BW: Right. What was really important to me was not to be prescriptive at any point in the text. Life isn’t like that.
Food and Surreality
RA: I said this before on Twitter, and I just think it’s worth saying for the record, you are really good at writing about food. This book made me so hungry.
BW: Thank you! That’s like my Pulitzer, my Guggenheim. The language of food was deeply important to me in regards to each of the characters and the way in which food passed not only through their hands, but through their thoughts. The question was often, what is his culinary language? What dishes does he most identify with warmth, with happiness, with sadness, with wanting to make someone feel better, and how does that language change over the course of the text? What was really interesting to me was the question of what happened when those languages were in conflict with one another? And all of that’s in tandem with the country burning, so the question becomes, how do you exist? How are you a person who can exist in the midst of all of these things happening simultaneously? In Leave the World Behind, each of these characters, in their own way and for various reasons, is gravitating toward hope. Whether it’s for themselves, whether it’s for their partners, whether it’s for their children, hope seems to surface at different points. It felt like a constant movement forward in the midst of uncertainty.

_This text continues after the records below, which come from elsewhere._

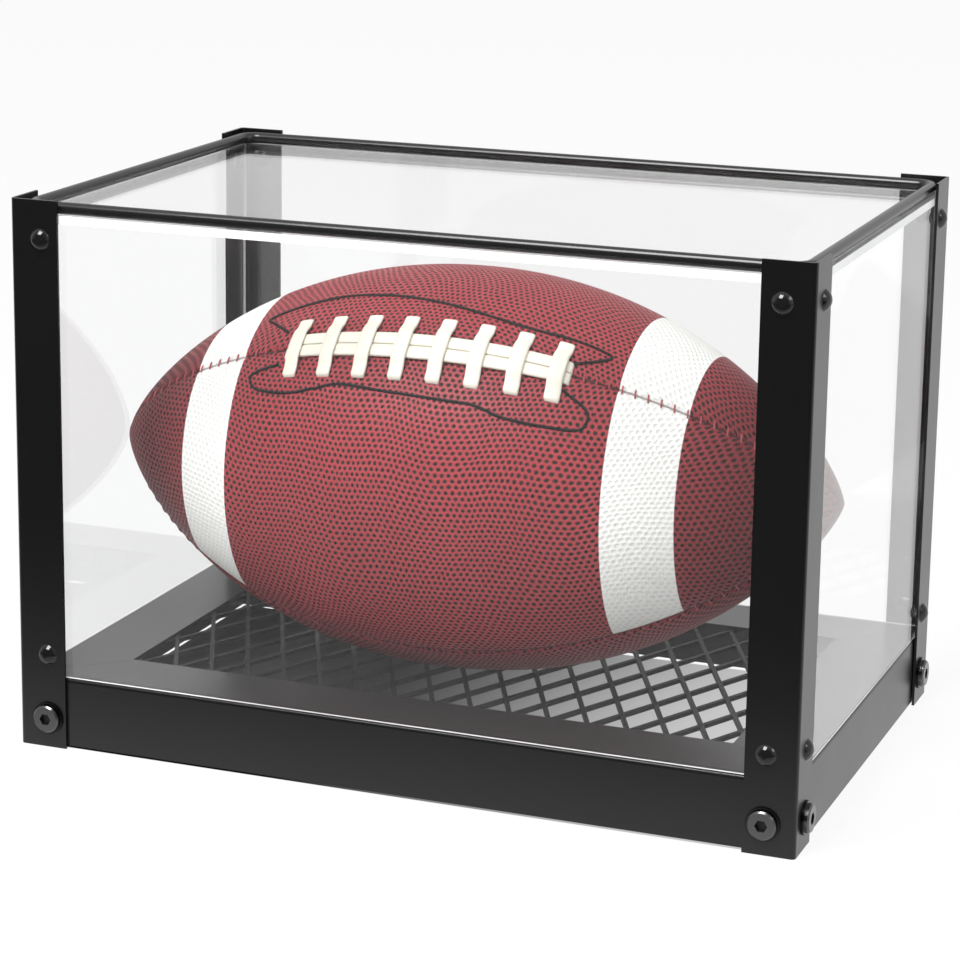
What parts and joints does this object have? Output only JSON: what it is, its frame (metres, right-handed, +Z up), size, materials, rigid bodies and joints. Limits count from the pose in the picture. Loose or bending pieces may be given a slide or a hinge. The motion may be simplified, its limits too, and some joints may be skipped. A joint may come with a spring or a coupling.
{
  "type": "ball display case",
  "caption": "Clear-walled display case with a black folded-steel frame, mesh floor and lift-off lid, holding a laced leather ball.",
  "frame": {"origin": "on the ground under the middle of the case", "axes": "+X along the case's long side to the right, -Y the front, +Z up"},
  "size_m": [0.3054, 0.201, 0.2075],
  "materials": {
    "black_steel": "satin black powder coat",
    "clear_acrylic": "clear, polished",
    "black_plastic": "glossy",
    "dark_steel": "gunmetal",
    "ball_leather": "pebbled",
    "ball_lace": "smooth, off-white",
    "bladder_rubber": "matt"
  },
  "bodies": {
    "case": {"post_front_left": "black_steel", "post_back_left": "black_steel", "post_front_right": "black_steel", "post_back_right": "black_steel", "base_rail_front": "black_steel", "base_rail_right": "black_steel", "base_rail_back": "black_steel", "base_rail_left": "black_steel", "wall_panel_front": "clear_acrylic", "wall_panel_right": "clear_acrylic", "wall_panel_back": "clear_acrylic", "wall_panel_left": "clear_acrylic", "mesh_floor": "black_steel", "rivet_domes": "black_plastic", "rivet_backs": "black_plastic", "connector_bolts": "dark_steel", "bolt_washers": "dark_steel", "bolt_nuts": "dark_steel"},
    "lid": {"lid_panel": "clear_acrylic", "lid_rod_rim": "black_steel"},
    "ball": {"ball_leather_lower_front": "ball_leather", "ball_leather_lower_back": "ball_leather", "ball_leather_upper_back": "ball_leather", "ball_leather_upper_front": "ball_leather", "ball_bladder": "bladder_rubber", "ball_valve": "bladder_rubber", "ball_long_laces": "ball_lace", "ball_cross_laces": "ball_lace"}
  },
  "joints": [
    {"name": "lid_lift", "type": "slide", "parent": "case", "child": "lid", "axis": [0, 0, 1], "range_m": [0, 0.19]},
    {"name": "ball_roll", "type": "hinge", "parent": "case", "child": "ball", "pos_m": [-0.0038, -0.0109, 0.1026], "axis": [0.9998, 0.0201, 0], "range_deg": [-190, 105]}
  ]
}
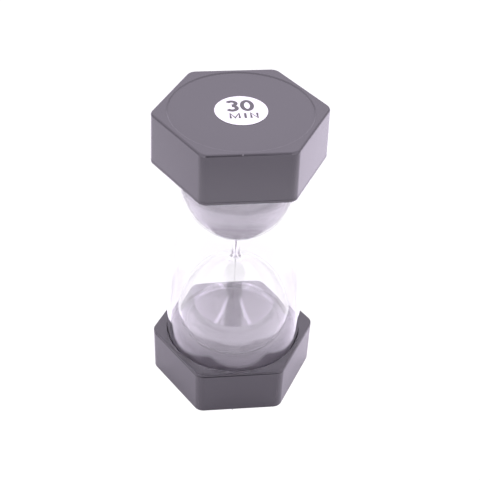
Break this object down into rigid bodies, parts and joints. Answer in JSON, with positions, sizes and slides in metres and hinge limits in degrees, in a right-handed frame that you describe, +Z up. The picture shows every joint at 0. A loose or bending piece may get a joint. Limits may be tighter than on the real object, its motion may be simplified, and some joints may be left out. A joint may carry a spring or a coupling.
{
  "type": "sand timer",
  "caption": "Sealed sand timer: a pair of glass bulbs inside a clear round tube, held between two hexagonal black end caps, with a round duration label on each end.",
  "frame": {"origin": "centre of the face the timer stands on", "axes": "+Z up along the timer's axis; X runs through two opposite corners of the caps, Y through two opposite flats"},
  "size_m": [0.0838, 0.0738, 0.16],
  "materials": {
    "cap_plastic": "gloss",
    "clear_plastic": "gloss",
    "bulb_glass": "polished",
    "sand": "matte",
    "foam": "matte",
    "plug_rubber": "matte",
    "label_paper": "satin"
  },
  "bodies": {
    "root": {"bottom_cap": "cap_plastic", "top_cap": "cap_plastic", "bottom_plate": "cap_plastic", "top_plate": "cap_plastic", "outer_tube": "clear_plastic", "glass_bulbs": "bulb_glass", "filler_plug": "plug_rubber", "sand_upper": "sand", "sand_stream": "sand", "sand_lower": "sand", "bottom_pad": "foam", "top_pad": "foam", "bottom_ring": "foam", "top_ring": "foam", "bottom_label": "label_paper", "top_label": "label_paper"}
  },
  "joints": []
}
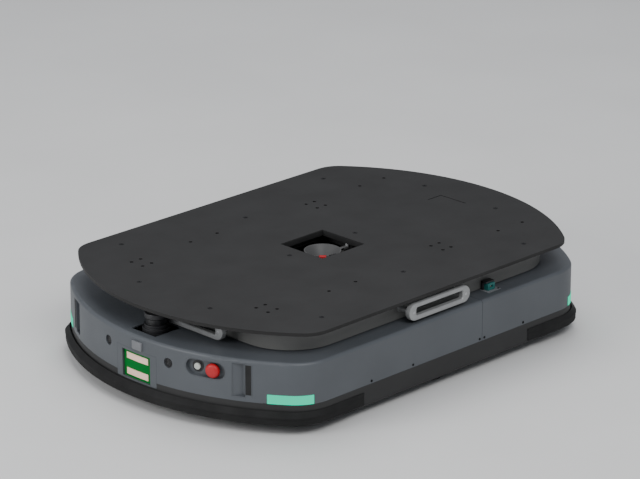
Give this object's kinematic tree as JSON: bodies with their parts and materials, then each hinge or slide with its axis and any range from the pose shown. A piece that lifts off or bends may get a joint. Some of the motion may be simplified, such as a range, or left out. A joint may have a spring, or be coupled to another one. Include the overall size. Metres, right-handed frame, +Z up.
{
  "type": "autonomous mobile robot",
  "caption": "Low lifting mobile robot: flat deck on screw jacks over a rounded body with two drive wheels, swivel casters, scanners, bumpers and charging contacts.",
  "frame": {"origin": "on the floor, under the middle of the robot", "axes": "+Z up, +X from the charging end towards the far end, +Y to the left"},
  "size_m": [1.2198, 0.824, 0.236],
  "materials": {
    "deck_paint": "satin",
    "bare_steel": "brushed",
    "frame_paint": "satin",
    "handle_silver": "satin",
    "bare_aluminium": "satin",
    "belt_rubber": "matt",
    "dark_plastic": "matt",
    "skirt_paint": "matt",
    "cover_paint": "satin",
    "bumper_rubber": "matt",
    "light_green": "gloss",
    "gloss_black": "gloss",
    "board_green": "gloss",
    "contact_copper": "satin",
    "stop_red": "gloss",
    "start_white": "gloss",
    "port_teal": "matt",
    "battery_grey": "matt",
    "lens_glass": "gloss",
    "tyre_rubber": "matt",
    "caster_tread": "matt"
  },
  "bodies": {
    "chassis": {"jack_bearings": "bare_steel", "jack_guides": "bare_aluminium", "lift_belt": "belt_rubber", "lift_motor": "dark_plastic", "chassis_tray": "skirt_paint", "front_cover": "cover_paint", "rear_cover": "cover_paint", "corner_lights_front": "light_green", "corner_lights_rear": "light_green", "scanner_front": "gloss_black", "scanner_rear": "gloss_black", "cover_screws": "bare_steel", "scanner_brackets": "bare_aluminium", "corner_scoops": "cover_paint", "corner_windows": "gloss_black", "charge_bezel": "cover_paint", "charge_board": "board_green", "charge_contacts": "contact_copper", "dock_sensor": "dark_plastic", "sonar_sensors": "dark_plastic", "control_panel": "cover_paint", "stop_button_base": "dark_plastic", "start_button_base": "bare_aluminium", "drive_brackets": "bare_steel", "caster_mounts": "bare_steel", "service_port": "port_teal", "port_hood": "dark_plastic", "battery_pack": "battery_grey", "control_unit": "bare_aluminium", "code_camera": "dark_plastic", "code_camera_lens": "lens_glass", "camera_stand": "bare_aluminium", "gearmotor_left": "dark_plastic", "gearmotor_right": "dark_plastic"},
    "deck": {"deck_plate": "deck_paint", "deck_screws": "bare_steel", "lift_frame": "frame_paint", "deck_handles": "handle_silver", "lift_tubes": "bare_steel"},
    "jack_front_right": {"jack_screw_front_right": "bare_steel"},
    "caster_fork_front_right": {"caster_fork_front_right": "bare_steel"},
    "caster_wheel_front_right": {"caster_wheel_front_right": "caster_tread"},
    "jack_front_left": {"jack_screw_front_left": "bare_steel"},
    "caster_fork_front_left": {"caster_fork_front_left": "bare_steel"},
    "caster_wheel_front_left": {"caster_wheel_front_left": "caster_tread"},
    "jack_rear_right": {"jack_screw_rear_right": "bare_steel"},
    "caster_fork_rear_right": {"caster_fork_rear_right": "bare_steel"},
    "caster_wheel_rear_right": {"caster_wheel_rear_right": "caster_tread"},
    "jack_rear_left": {"jack_screw_rear_left": "bare_steel"},
    "caster_fork_rear_left": {"caster_fork_rear_left": "bare_steel"},
    "caster_wheel_rear_left": {"caster_wheel_rear_left": "caster_tread"},
    "motor_pulley": {"lift_motor_pulley": "bare_aluminium"},
    "drive_wheel_left": {"drive_wheel_left": "bare_aluminium", "tyre_left": "tyre_rubber"},
    "drive_wheel_right": {"drive_wheel_right": "bare_aluminium", "tyre_right": "tyre_rubber"},
    "front_bumper": {"front_bumper": "bumper_rubber"},
    "rear_bumper": {"rear_bumper": "bumper_rubber"},
    "stop_button": {"stop_button_head": "stop_red"},
    "start_button": {"start_button_cap": "start_white"}
  },
  "joints": [
    {"name": "deck_lift", "type": "slide", "parent": "chassis", "child": "deck", "axis": [0, 0, 1], "range_m": [0, 0.06]},
    {"name": "jack_turn_front_right", "type": "hinge", "parent": "chassis", "child": "jack_front_right", "pos_m": [-0.25, -0.15, 0.12], "axis": [0, 0, 1], "range_deg": [0, 1080.5]},
    {"name": "jack_turn_front_left", "type": "hinge", "parent": "chassis", "child": "jack_front_left", "pos_m": [-0.25, 0.15, 0.12], "axis": [0, 0, 1], "range_deg": [0, 1080.5]},
    {"name": "jack_turn_rear_right", "type": "hinge", "parent": "chassis", "child": "jack_rear_right", "pos_m": [0.25, -0.15, 0.12], "axis": [0, 0, 1], "range_deg": [0, 1080.5]},
    {"name": "jack_turn_rear_left", "type": "hinge", "parent": "chassis", "child": "jack_rear_left", "pos_m": [0.25, 0.15, 0.12], "axis": [0, 0, 1], "range_deg": [0, 1080.5]},
    {"name": "motor_turn", "type": "hinge", "parent": "chassis", "child": "motor_pulley", "pos_m": [-0.29, 0, 0.06], "axis": [0, 0, 1], "range_deg": [0, 1080.5]},
    {"name": "drive_turn_left", "type": "hinge", "parent": "chassis", "child": "drive_wheel_left", "pos_m": [0, 0.3515, 0.08], "axis": [0, 1, 0], "continuous": true},
    {"name": "drive_turn_right", "type": "hinge", "parent": "chassis", "child": "drive_wheel_right", "pos_m": [0, -0.3515, 0.08], "axis": [0, 1, 0], "continuous": true},
    {"name": "caster_swivel_front_right", "type": "hinge", "parent": "chassis", "child": "caster_fork_front_right", "pos_m": [-0.43, -0.24, 0.06], "axis": [0, 0, 1], "continuous": true},
    {"name": "caster_roll_front_right", "type": "hinge", "parent": "caster_fork_front_right", "child": "caster_wheel_front_right", "pos_m": [-0.408, -0.24, 0.032], "axis": [0, 1, 0], "continuous": true},
    {"name": "caster_swivel_front_left", "type": "hinge", "parent": "chassis", "child": "caster_fork_front_left", "pos_m": [-0.43, 0.24, 0.06], "axis": [0, 0, 1], "continuous": true},
    {"name": "caster_roll_front_left", "type": "hinge", "parent": "caster_fork_front_left", "child": "caster_wheel_front_left", "pos_m": [-0.408, 0.24, 0.032], "axis": [0, 1, 0], "continuous": true},
    {"name": "caster_swivel_rear_right", "type": "hinge", "parent": "chassis", "child": "caster_fork_rear_right", "pos_m": [0.43, -0.24, 0.06], "axis": [0, 0, 1], "continuous": true},
    {"name": "caster_roll_rear_right", "type": "hinge", "parent": "caster_fork_rear_right", "child": "caster_wheel_rear_right", "pos_m": [0.452, -0.24, 0.032], "axis": [0, 1, 0], "continuous": true},
    {"name": "caster_swivel_rear_left", "type": "hinge", "parent": "chassis", "child": "caster_fork_rear_left", "pos_m": [0.43, 0.24, 0.06], "axis": [0, 0, 1], "continuous": true},
    {"name": "caster_roll_rear_left", "type": "hinge", "parent": "caster_fork_rear_left", "child": "caster_wheel_rear_left", "pos_m": [0.452, 0.24, 0.032], "axis": [0, 1, 0], "continuous": true},
    {"name": "front_bumper_press", "type": "slide", "parent": "chassis", "child": "front_bumper", "axis": [1, 0, 0], "range_m": [0, 0.003], "stiffness_N_per_m": 4000},
    {"name": "rear_bumper_press", "type": "slide", "parent": "chassis", "child": "rear_bumper", "axis": [-1, 0, 0], "range_m": [0, 0.003], "stiffness_N_per_m": 4000},
    {"name": "stop_press", "type": "slide", "parent": "chassis", "child": "stop_button", "axis": [0.9455, 0.3256, 0], "range_m": [0, 0.004], "stiffness_N_per_m": 2500},
    {"name": "start_press", "type": "slide", "parent": "chassis", "child": "start_button", "axis": [0.9455, 0.3256, 0], "range_m": [0, 0.002], "stiffness_N_per_m": 1500}
  ],
  "couplings": [
    {"joint": "jack_turn_front_right", "follows": "deck_lift", "rad_per_m": 314.16},
    {"joint": "jack_turn_front_left", "follows": "deck_lift", "rad_per_m": 314.16},
    {"joint": "jack_turn_rear_right", "follows": "deck_lift", "rad_per_m": 314.16},
    {"joint": "jack_turn_rear_left", "follows": "deck_lift", "rad_per_m": 314.16},
    {"joint": "motor_turn", "follows": "deck_lift", "rad_per_m": 314.16}
  ]
}
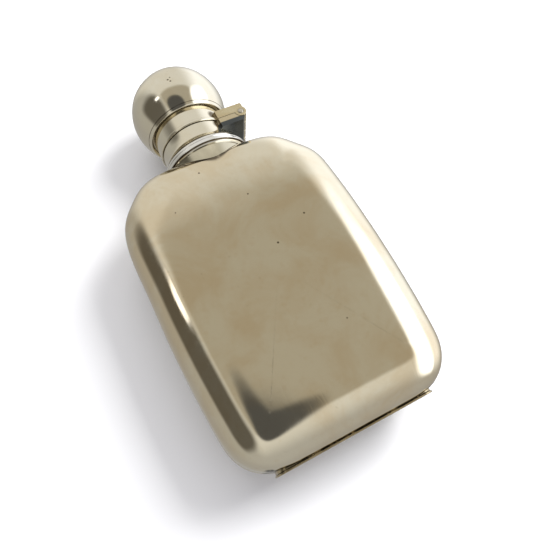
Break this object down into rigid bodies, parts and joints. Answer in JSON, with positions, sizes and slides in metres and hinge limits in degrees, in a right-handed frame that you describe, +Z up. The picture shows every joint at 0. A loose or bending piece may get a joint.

RA: I share your sense that it is a loosely optimistic book or a resigned book. It’s acknowledging that whatever else is happening, there is still that imperative to make dinner, to have sex, to squeeze out some moment of pleasure because that’s all that can really be done. It’s just an acknowledgment to persist in this animal existence, to be hopeful. It concludes with the child and concludes with this sense that life will go on because life has always been this way. It’s always been uncertain. It’s always been unsettling. No matter how much you try to remember a meal, you can’t. You can’t hold on to it. It’s fleeting by its design in the same way sex is. It’s transcendent and in some ways that’s the whole point of being alive.
This interview has been edited and condensed for clarity and length.